Conditions of licence
As discussed above, it is a condition of licence that the licensee provide service to a minimum of 14 ethno-cultural groups in a minimum of 15 different languages.
It is also a condition of licence that the licensee provide a minimum of 122 hours per broadcast week of ethnic programming in Types A and B.
The licensee shall, by condition of licence, broadcast a maximum of 66 hours per broadcast week of ethnic programming directed to the Chinese community.
Further, by condition of licence, the licensee shall restrict the hours during which programming is broadcast in Mandarin and Cantonese to the following:
(a)  Mandarin - between 6:00 a.m. and 8:00 a.m. on weekdays, and;
(b)  Cantonese - between noon and 8:00 p.m.
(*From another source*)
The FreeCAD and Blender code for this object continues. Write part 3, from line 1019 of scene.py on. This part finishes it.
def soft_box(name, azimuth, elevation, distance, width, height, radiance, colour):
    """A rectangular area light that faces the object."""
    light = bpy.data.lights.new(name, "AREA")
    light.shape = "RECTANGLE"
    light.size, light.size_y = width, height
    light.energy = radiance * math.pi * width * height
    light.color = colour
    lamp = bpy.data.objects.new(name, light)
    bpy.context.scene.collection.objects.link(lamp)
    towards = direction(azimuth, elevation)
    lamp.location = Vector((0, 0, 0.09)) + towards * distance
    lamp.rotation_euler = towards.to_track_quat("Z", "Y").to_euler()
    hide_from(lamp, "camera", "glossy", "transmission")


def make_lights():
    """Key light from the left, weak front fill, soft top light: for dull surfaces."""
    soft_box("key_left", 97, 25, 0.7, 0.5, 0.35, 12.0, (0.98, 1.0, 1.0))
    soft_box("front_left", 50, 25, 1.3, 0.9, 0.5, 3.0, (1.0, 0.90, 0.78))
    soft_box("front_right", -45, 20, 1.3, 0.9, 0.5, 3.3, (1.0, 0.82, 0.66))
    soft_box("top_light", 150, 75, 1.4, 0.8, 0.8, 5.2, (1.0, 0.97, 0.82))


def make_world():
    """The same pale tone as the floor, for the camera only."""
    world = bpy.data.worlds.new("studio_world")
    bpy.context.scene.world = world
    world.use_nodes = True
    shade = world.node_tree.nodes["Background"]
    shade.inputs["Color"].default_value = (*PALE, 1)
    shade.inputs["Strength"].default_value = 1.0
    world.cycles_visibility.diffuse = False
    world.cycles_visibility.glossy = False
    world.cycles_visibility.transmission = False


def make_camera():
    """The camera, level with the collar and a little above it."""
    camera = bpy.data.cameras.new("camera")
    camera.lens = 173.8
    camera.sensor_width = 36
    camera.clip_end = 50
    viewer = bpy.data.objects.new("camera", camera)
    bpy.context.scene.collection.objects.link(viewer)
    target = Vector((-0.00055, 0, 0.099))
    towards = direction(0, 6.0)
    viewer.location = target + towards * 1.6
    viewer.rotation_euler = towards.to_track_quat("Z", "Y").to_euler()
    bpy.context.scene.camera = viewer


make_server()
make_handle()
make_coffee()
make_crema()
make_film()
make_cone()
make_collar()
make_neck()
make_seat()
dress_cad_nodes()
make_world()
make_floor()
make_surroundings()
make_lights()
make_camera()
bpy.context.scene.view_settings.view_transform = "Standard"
Monday through Sunday.
It is a condition of licence that the applicant adhere to the guidelines on gender portrayal set out in the Canadian Association of Broadcasters' (CAB) "Sex-Role Portrayal Code for Television and Radio Programming", as amended from time to time and accepted by the Commission.
It is also a condition of licence that the licensee adhere to the provisions of the CAB's "Broadcast Code for Advertising to Children", as amended from time to time and accepted by the Commission.
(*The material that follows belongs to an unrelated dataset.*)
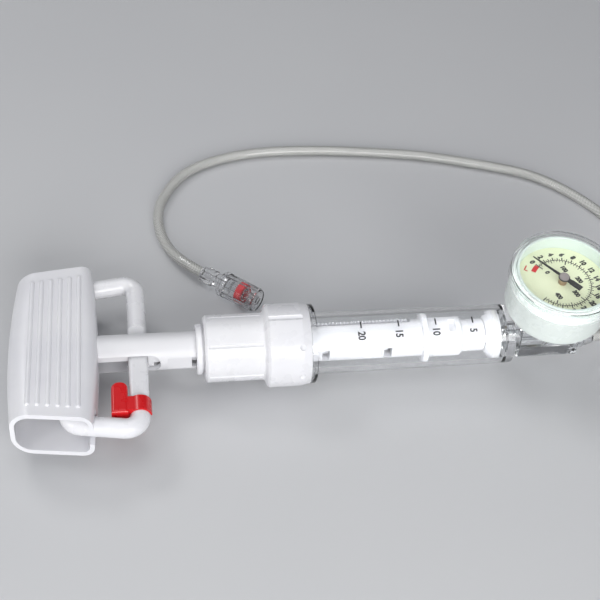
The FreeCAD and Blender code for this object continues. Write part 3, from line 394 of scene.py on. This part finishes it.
# ------------------------------------------------------------------ pressure tube
ROUTE = [
    (0.11940, 0.00000, 0.01295), (0.13040, 0.00000, 0.01295), (0.14290, 0.00450, 0.00655), (0.15540, 0.01380, 0.00245),
    (0.16590, 0.02850, 0.00245), (0.17050, 0.04680, 0.00245), (0.16790, 0.06500, 0.00245), (0.16110, 0.08400, 0.00245),
    (0.15050, 0.10580, 0.00245), (0.13100, 0.12750, 0.00245), (0.10360, 0.13800, 0.00245), (0.07760, 0.14660, 0.00245),
    (0.04790, 0.15130, 0.00245), (0.01750, 0.15450, 0.00245), (-0.01380, 0.15350, 0.00245), (-0.04260, 0.14210, 0.00245),
    (-0.05680, 0.11810, 0.00245), (-0.05910, 0.10000, 0.00245), (-0.05600, 0.08220, 0.00305), (-0.04841, 0.06632, 0.00570),
    (-0.04020, 0.05900, 0.00570),
]
TUBE_R = 0.00245


def nurbs(name, pts, bevel):
    cu = bpy.data.curves.new(name, "CURVE")
    cu.dimensions = "3D"
    sp = cu.splines.new("NURBS")
    sp.points.add(len(pts) - 1)
    for p, q in zip(sp.points, pts):
        p.co = (*q, 1.0)
    sp.order_u = 3
    sp.use_endpoint_u = True
    cu.resolution_u = 16
    cu.bevel_depth = bevel
    cu.bevel_resolution = 8
    cu.use_fill_caps = bevel > 0
    o = bpy.data.objects.new(name, cu)
    bpy.context.scene.collection.objects.link(o)
    return o


line = nurbs("tube_line", ROUTE, 0.0)
dg = bpy.context.evaluated_depsgraph_get()
dg.update()
me = bpy.data.meshes.new_from_object(line.evaluated_get(dg))
CENTRE = [v.co.copy() for v in me.vertices]
bpy.data.meshes.remove(me)
bpy.data.objects.remove(line)


def frames(pts):
    """Tangent, side and up at each point, carried along without twist."""
    out = []
    up = Vector((0, 0, 1))
    for i, p in enumerate(pts):
        t = (pts[min(i + 1, len(pts) - 1)] - pts[max(i - 1, 0)]).normalized()
        side = t.cross(up).normalized()
        out.append((t, side, side.cross(t).normalized()))
    return out


FR = frames(CENTRE)


def hose(name, r, sides, mat, caps=True):
    verts, faces = [], []
    n = len(CENTRE)
    for c, (t, s, u) in zip(CENTRE, FR):
        for k in range(sides):
            a = 2 * math.pi * k / sides
            verts.append(c + (s * math.cos(a) + u * math.sin(a)) * r)
    for i in range(n - 1):
        for k in range(sides):
            k2 = (k + 1) % sides
            faces.append([i * sides + k, (i + 1) * sides + k, (i + 1) * sides + k2, i * sides + k2])
    if caps:
        faces.append([k for k in range(sides)])
        faces.append([(n - 1) * sides + k for k in reversed(range(sides))])
    o = new_mesh(name, verts, faces, mat, "syringe")
    uv = o.data.uv_layers.new(name="along")
    dist = [0.0]
    for i in range(n - 1):
        dist.append(dist[-1] + (CENTRE[i + 1] - CENTRE[i]).length)
    for poly in o.data.polygons:
        ks = [o.data.loops[li].vertex_index for li in poly.loop_indices]
        wrap = len(ks) == 4 and max(v % sides for v in ks) == sides - 1 and min(v % sides for v in ks) == 0
        for li, vi in zip(poly.loop_indices, ks):
            k = vi % sides
            if wrap and k == 0:
                k = sides
            uv.data[li].uv = (k / sides, dist[min(vi // sides, n - 1)] * 100.0)
    for p in o.data.polygons:
        p.use_smooth = True
    bm = bmesh.new()
    bm.from_mesh(o.data)
    bmesh.ops.recalc_face_normals(bm, faces=bm.faces)
    bm.to_mesh(o.data)
    bm.free()
    return o


def braid_material():
    """Fine white crossed threads laid in a clear wall."""
    k = Mat("hose_braid")
    k.t.nodes.remove(k.co)
    uvn = k.node("ShaderNodeUVMap")
    uvn.uv_map = "along"
    sep = k.node("ShaderNodeSeparateXYZ")
    k.link(uvn.outputs[0], sep.inputs[0])

    def wave(sign, turns, pitch):
        m1 = k.node("ShaderNodeMath", operation="MULTIPLY")
        k.link(sep.outputs[0], m1.inputs[0])
        m1.inputs[1].default_value = turns * 2 * math.pi
        m2 = k.node("ShaderNodeMath", operation="MULTIPLY")
        k.link(sep.outputs[1], m2.inputs[0])
        m2.inputs[1].default_value = sign * pitch * 2 * math.pi
        ad = k.node("ShaderNodeMath", operation="ADD")
        k.link(m1.outputs[0], ad.inputs[0])
        k.link(m2.outputs[0], ad.inputs[1])
        co = k.node("ShaderNodeMath", operation="COSINE")
        k.link(ad.outputs[0], co.inputs[0])
        return co.outputs[0]

    a, b = wave(1.0, 13.0, 9.5), wave(-1.0, 13.0, 9.5)
    mx = k.node("ShaderNodeMath", operation="MAXIMUM")
    k.link(a, mx.inputs[0])
    k.link(b, mx.inputs[1])
    col = k.mix(mx.outputs[0], (0.26, 0.26, 0.25), (0.66, 0.66, 0.64), 0.2, 0.75)
    k.link(col, k.b.inputs["Base Color"])
    k.link(k.bump(mx.outputs[0], 0.5, 0.0002), k.b.inputs["Normal"])
    k.b.inputs["Roughness"].default_value = 0.4
    thin = k.node("ShaderNodeBsdfTransparent")
    mix = k.node("ShaderNodeMixShader")
    k.link(k.span(mx.outputs[0], 0.45, 1.0, 0.1, 0.8), mix.inputs[0])
    k.link(thin.outputs[0], mix.inputs[1])
    k.link(k.b.outputs[0], mix.inputs[2])
    k.link(mix.outputs[0], k.out.inputs[0])
    return k.m


CLEAR_HOSE = clear("clear_hose", (0.96, 0.96, 0.955), ior=1.42, rough=(0.05, 0.14), wave=0.06)
HOSE_CORE = moulded("hose_core", (0.44, 0.44, 0.42), (0.52, 0.52, 0.50), rough=(0.35, 0.5), grain=0.05)

sheath = nurbs("pressure_hose", ROUTE, TUBE_R)
sheath.data.materials.append(CLEAR_HOSE)
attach(sheath, "syringe")
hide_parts("pressure_tube")
braid = hose("hose_braid", 0.00188, 32, braid_material())
core = hose("hose_liner", 0.00135, 24, HOSE_CORE)

# ------------------------------------------------------------------ springs, copied in steel onto the plunger body
def spring(name):
    src = NODE[name]
    o = bpy.data.objects.new(name + "_wire", src.data.copy())
    bpy.context.scene.collection.objects.link(o)
    o.matrix_world = src.matrix_world.copy()
    o.data.materials.clear()
    o.data.materials.append(STEEL)
    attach(o, "plunger")
    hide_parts(name)
    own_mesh(o)


spring("return_spring")
spring("tooth_springs")

# ------------------------------------------------------------------ floor, light, camera
floor_me = bpy.data.meshes.new("floor")
bm = bmesh.new()
S, BK, H, RAD, SEG = 3.0, 1.6, 2.2, 0.9, 24
rows = [(-S, 0.0)]
for i in range(SEG + 1):
    a = math.pi / 2 * i / SEG
    rows.append((BK - RAD + RAD * math.sin(a), RAD - RAD * math.cos(a)))
rows.append((BK, H))
vr = []
for y, z in rows:
    vr.append([bm.verts.new((x, y, z - 0.0002)) for x in (-S, -S / 2, 0, S / 2, S)])
for i in range(len(vr) - 1):
    for j in range(4):
        bm.faces.new([vr[i][j], vr[i][j + 1], vr[i + 1][j + 1], vr[i + 1][j]])
bmesh.ops.recalc_face_normals(bm, faces=bm.faces)
bm.to_mesh(floor_me)
bm.free()
for p in floor_me.polygons:
    p.use_smooth = True
floor = bpy.data.objects.new("floor", floor_me)
bpy.context.scene.collection.objects.link(floor)
k = Mat("pale_floor")
k.link(k.mix(k.noise(3.0, 3.0), (0.58, 0.585, 0.60), (0.61, 0.615, 0.625)), k.b.inputs["Base Color"])
k.link(k.bump(k.noise(1400.0, 2.0), 0.05, 0.0001), k.b.inputs["Normal"])
k.b.inputs["Roughness"].default_value = 0.55
floor_me.materials.append(k.m)

world = bpy.data.worlds.new("studio")
bpy.context.scene.world = world
world.use_nodes = True
wt = world.node_tree
wco = wt.nodes.new("ShaderNodeTexCoord")
wsep = wt.nodes.new("ShaderNodeSeparateXYZ")
wt.links.new(wco.outputs["Generated"], wsep.inputs[0])
wramp = wt.nodes.new("ShaderNodeValToRGB")
wramp.color_ramp.elements[0].position = 0.10
wramp.color_ramp.elements[0].color = (0.03, 0.031, 0.034, 1)
wramp.color_ramp.elements[1].position = 0.62
wramp.color_ramp.elements[1].color = (0.93, 0.95, 1.0, 1)
wt.links.new(wsep.outputs[2], wramp.inputs[0])
wt.links.new(wramp.outputs[0], wt.nodes["Background"].inputs[0])
wt.nodes["Background"].inputs[1].default_value = 0.35
bpy.context.scene.view_settings.view_transform = "Standard"
bpy.context.scene.view_settings.look = "None"


def area(name, at, to, size, power, color=(1, 1, 1)):
    li = bpy.data.lights.new(name, "AREA")
    li.shape = "RECTANGLE"
    li.size, li.size_y = size
    li.energy = power
    li.color = color
    o = bpy.data.objects.new(name, li)
    bpy.context.scene.collection.objects.link(o)
    o.location = at
    o.rotation_euler = (Vector(to) - Vector(at)).to_track_quat("-Z", "Y").to_euler()
    return o


area("key", (0.10, -0.85, 0.40), (0.0, 0.0, 0.015), (0.75, 0.40), 6.6)
area("top", (-0.10, 0.10, 0.95), (0.0, 0.02, 0.0), (0.8, 0.5), 1.4)
area("left", (-0.75, -0.45, 0.25), (0.0, 0.0, 0.02), (0.4, 0.35), 2.0)
area("rim", (-0.55, 0.65, 0.85), (0.0, 0.03, 0.0), (0.4, 0.25), 2.2)

AZ, EL, ROLL, F = math.radians(-10.0806), math.radians(42.2774), math.radians(4.0652), 1222.81
back = Vector((math.sin(AZ) * math.cos(EL), -math.cos(AZ) * math.cos(EL), math.sin(EL)))
fwd = -back
right = Vector((math.cos(AZ), math.sin(AZ), 0))
up = right.cross(fwd)
r2 = right * math.cos(ROLL) + up * math.sin(ROLL)
u2 = -right * math.sin(ROLL) + up * math.cos(ROLL)
cam_data = bpy.data.cameras.new("camera")
cam_data.sensor_width = 36.0
cam_data.lens = F * 36.0 / 600.0
cam_data.clip_start = 0.01
cam_data.clip_end = 20.0
cam = bpy.data.objects.new("camera", cam_data)
bpy.context.scene.collection.objects.link(cam)
loc = (Vector((0.489, 26.343, 0.0)) + back * 518.246 + SHIFT) * MM
cam.matrix_world = Matrix((
    (r2.x, u2.x, back.x, loc.x), (r2.y, u2.y, back.y, loc.y), (r2.z, u2.z, back.z, loc.z), (0, 0, 0, 1)))
bpy.context.scene.camera = cam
Expectations and other matters
  Benefits
CKYC has been unprofitable over the three year period that preceded the filing of this application. Accordingly, the Commission is satisfied that the application meets the criteria set out in Public Notice CRTC 1993-68 entitled "Application of the Benefits Test at the Time of Transfers of Ownership or Control of Broadcasting Undertakings". Specifically, the Commission notes the overriding benefit associated with this transaction, that being the maintenance of CKYC as a viable, local radio service in the Toronto market. For this, and for the other reasons noted earlier in this decision, the Commission is of the view that approval of this application is in the public interest.
The Commission notes the applicant's commitment, as part of this transaction, and notwithstanding the station's record of unprofitability, to make direct expenditures of $150,000 over five years, earmarked principally for scholarship funds to be administered by the School of Radio and Television Arts at Ryerson Polytechnic University.
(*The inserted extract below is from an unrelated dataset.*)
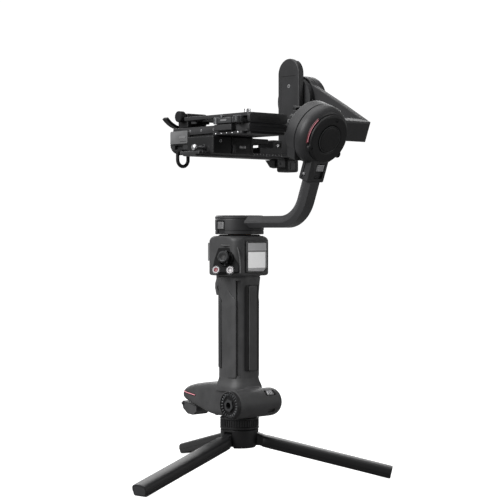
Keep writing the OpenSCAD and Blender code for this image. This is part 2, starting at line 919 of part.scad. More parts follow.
module quick_release_lever() {
  color("#6b6e70")
  translate([-45.2, -20, 0]) difference() {
    union() {
      translate([0, 0, 330.4]) cylinder(r = 3.6, h = 6);
      box([-1.6, 3], [-26, 0], [330.6, 336]);
      translate([0, -30, 330.4]) cylinder(r = 5, h = 6.6);
    }
    for (k = [0:15])
      translate([0, -30, 0]) rotate([0, 0, k * 22.5]) box([4.6, 6], [-0.5, 0.5], [331, 336.6]);
    box([3.4, 12], [-50, 8], [320, 350]);
  }
}

module camera_screw() {
  color("#b9bbbd")
  translate([lens_x, -30, 0]) {
    difference() {
      translate([0, 0, 331.6]) cylinder(r = 9, h = 3.6);
      box([-10, 10], [-1, 1], [331, 333]);
    }
    translate([0, 0, 335]) cylinder(r = 2.5, h = plate_z + 1 - 335);
    translate([0, 0, plate_z + 0.4]) cylinder(r = 3.1, h = 5.2);
  }
}

module lens_support_block() {
  color("#232426")
  difference() {
    union() {
      box([lens_x - 12, lens_x + 12], [42, 56], [331, 345]);
      box([lens_x - 6, lens_x + 6], [55, 61.6], [331, 338.4]);
    }
    box([lens_x - 8.3, lens_x + 8.3], [40, 54.4], [334.2, 338.8]);
    box([lens_x - 2.3, lens_x + 2.3], [58.2, 62], [330, 340]);
    translate([0, 48.5, 341.8]) rod_x(2.08, lens_x - 13, lens_x - 4);
  }
}

module lens_support_knob() {
  color("#2b2c2e")
  translate([lens_x, 48.5, 341.8]) {
    rod_x(2, -13.4, -5);
    difference() {
      rod_x(5.4, -19, -12.4);
      for (k = [0:11]) rotate([k * 30, 0, 0]) box([-18, -13.4], [5, 7], [-0.6, 0.6]);
    }
  }
}

module lens_cradle() {
  color("#1d1e20") {
    translate([lens_x, 0, strap_z]) slab_y(cradle_y[0], cradle_y[1]) intersection() {
      difference() {
        circle(r = strap_r + strap_t / 2, $fn = 96);
        circle(r = strap_r - strap_t / 2, $fn = 96);
      }
      polygon([
        [0, 0], 60 * [-sin(cradle_half), -cos(cradle_half)], 60 * [sin(cradle_half), -cos(cradle_half)]
      ]);
    }
    box([lens_x - 5, lens_x + 5], [62, 65], [331.2, lens_z - lens_r - 0.1]);
    box([lens_x - 2, lens_x + 2], [58.5, 62.2], [332, lens_z - lens_r - 0.1]);
  }
}

tripod_hub();
leg_pins();
leg(0);  // leg_1
leg(1);  // leg_2
leg(2);  // leg_3
tripod_collar();
base_housing();
base_bottom_cover();
rosette_mount();
nose_accent();
release_lever();
base_lock_slider();
grip_shell();
front_grip_pad();
rear_grip_pad();
battery_pack();
head_housing();
thumb_console();
joystick_yoke();
joystick_cap();
record_button();
mode_button();
screen_bezel();
screen_glass();
fill_light_lens();
trigger();
cover_screws();
pan_motor_stator();
pan_housing();
pan_lock_slider();
pan_arm();
roll_stator_housing();
roll_motor_core();
roll_cap_ring();
roll_cap();
roll_accent_arc();
roll_lock_slider();
roll_rotor_housing();
roll_clamp_lever();
roll_arm();
tilt_stator_housing();
tilt_motor_core();
tilt_lock_slider();
tilt_rotor_housing();
tilt_arm();
height_clamp_lever();
cross_slide();
cross_slide_pin();
slide_rail();
slide_lock_knob();
d_ring();
quick_release_plate();
quick_release_lever();
camera_screw();
lens_support_block();
lens_support_knob();
lens_cradle();
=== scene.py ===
"""Looks of a handheld gimbal stabilizer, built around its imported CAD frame. Lengths are in metres."""
import json
import math

import bmesh
import bpy
from mathutils import Matrix, Vector


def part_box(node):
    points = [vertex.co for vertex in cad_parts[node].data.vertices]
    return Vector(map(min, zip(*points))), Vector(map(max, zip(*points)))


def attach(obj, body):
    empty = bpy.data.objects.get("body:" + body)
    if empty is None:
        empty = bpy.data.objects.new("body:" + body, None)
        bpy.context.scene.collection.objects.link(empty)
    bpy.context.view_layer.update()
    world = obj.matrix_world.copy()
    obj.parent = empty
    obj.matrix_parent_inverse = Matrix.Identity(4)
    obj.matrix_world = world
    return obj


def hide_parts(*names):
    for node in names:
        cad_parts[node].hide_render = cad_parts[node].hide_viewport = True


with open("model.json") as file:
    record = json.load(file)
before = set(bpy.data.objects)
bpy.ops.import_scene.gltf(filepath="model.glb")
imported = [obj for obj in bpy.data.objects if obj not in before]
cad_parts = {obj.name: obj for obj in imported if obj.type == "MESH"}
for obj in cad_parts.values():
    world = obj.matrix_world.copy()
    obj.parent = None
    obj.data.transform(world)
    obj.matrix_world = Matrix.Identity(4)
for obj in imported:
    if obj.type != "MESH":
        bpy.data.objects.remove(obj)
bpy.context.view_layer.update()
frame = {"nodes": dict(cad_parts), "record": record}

MM = 0.001
AXES_HEIGHT = 0.360          # where the three motor axes meet
ROLL_RISE = math.radians(21)  # the roll axis climbs towards the lens


# ------------------------------------------------------------------ materials

def new_material(name):
    material = bpy.data.materials.new(name)
    material.use_nodes = True
    nodes = material.node_tree.nodes
    return material, nodes, material.node_tree.links, nodes["Principled BSDF"]


def add_node(nodes, kind, **inputs):
    node = nodes.new(kind)
    for key, value in inputs.items():
        node.inputs[key.replace("_", " ")].default_value = value
    return node


def moulded(name, colour, roughness, grain=0.35, grain_size=0.35, metallic=0.0, worn=0.5, coat=0.0,
            specular=0.35):
    """Textured plastic or powder coat: fine grain, cloudy colour and slightly paler edges."""
    material, nodes, links, shader = new_material(name)
    place = nodes.new("ShaderNodeTexCoord")
    fine = add_node(nodes, "ShaderNodeTexNoise", Scale=1.0 / (grain_size * MM), Detail=3.0, Roughness=0.6)
    cloud = add_node(nodes, "ShaderNodeTexNoise", Scale=70.0, Detail=4.0, Roughness=0.55)
    links.new(place.outputs["Object"], fine.inputs["Vector"])
    links.new(place.outputs["Object"], cloud.inputs["Vector"])
    tone = nodes.new("ShaderNodeValToRGB")
    tone.color_ramp.elements[0].position = 0.35
    tone.color_ramp.elements[0].color = [c * 0.82 for c in colour] + [1]
    tone.color_ramp.elements[1].position = 0.7
    tone.color_ramp.elements[1].color = [c * 1.15 for c in colour] + [1]
    links.new(cloud.outputs["Fac"], tone.inputs["Fac"])
    shape = nodes.new("ShaderNodeNewGeometry")
    edge = nodes.new("ShaderNodeMapRange")
    edge.inputs["From Min"].default_value = 0.53
    edge.inputs["From Max"].default_value = 0.62
    edge.inputs["To Max"].default_value = worn
    links.new(shape.outputs["Pointiness"], edge.inputs["Value"])
    mix = nodes.new("ShaderNodeMixRGB")
    mix.inputs["Color2"].default_value = [min(1, c * 1.9 + 0.012) for c in colour] + [1]
    links.new(edge.outputs["Result"], mix.inputs["Fac"])
    links.new(tone.outputs["Color"], mix.inputs["Color1"])
    links.new(mix.outputs["Color"], shader.inputs["Base Color"])
    rough = nodes.new("ShaderNodeMapRange")
    rough.inputs["To Min"].default_value = max(0.05, roughness - 0.06)
    rough.inputs["To Max"].default_value = min(1.0, roughness + 0.08)
    links.new(fine.outputs["Fac"], rough.inputs["Value"])
    links.new(rough.outputs["Result"], shader.inputs["Roughness"])
    bump = add_node(nodes, "ShaderNodeBump", Strength=grain, Distance=0.06 * MM)
    links.new(fine.outputs["Fac"], bump.inputs["Height"])
    links.new(bump.outputs["Normal"], shader.inputs["Normal"])
    shader.inputs["Metallic"].default_value = metallic
    shader.inputs["Specular IOR Level"].default_value = specular
    if coat:
        shader.inputs["Coat Weight"].default_value = coat
        shader.inputs["Coat Roughness"].default_value = 0.25
    return material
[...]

  Canadian talent development
The Commission reaffirms the particular importance it attaches to the development of Canadian talent and is satisfied with the annual budgets and initiatives proposed by the applicant in this respect. It encourages the applicant, during the licence term, to continue its efforts towards the support, development and exposure of local and regional talent.
  Employment equity
In Public Notice CRTC 1992-59 dated 1 September 1992 and entitled "Implementation of an Employment Equity Policy", the Commission announced that the employment equity practices of broadcasters would be subject to examination by the Commission. In this regard, the Commission encourages the licensee to consider employment equity issues in its hiring practices and in all other aspects of its management of human resources.
The Commission acknowledges the many interventions submitted in support of this application.
This decision is to be appended to the licence.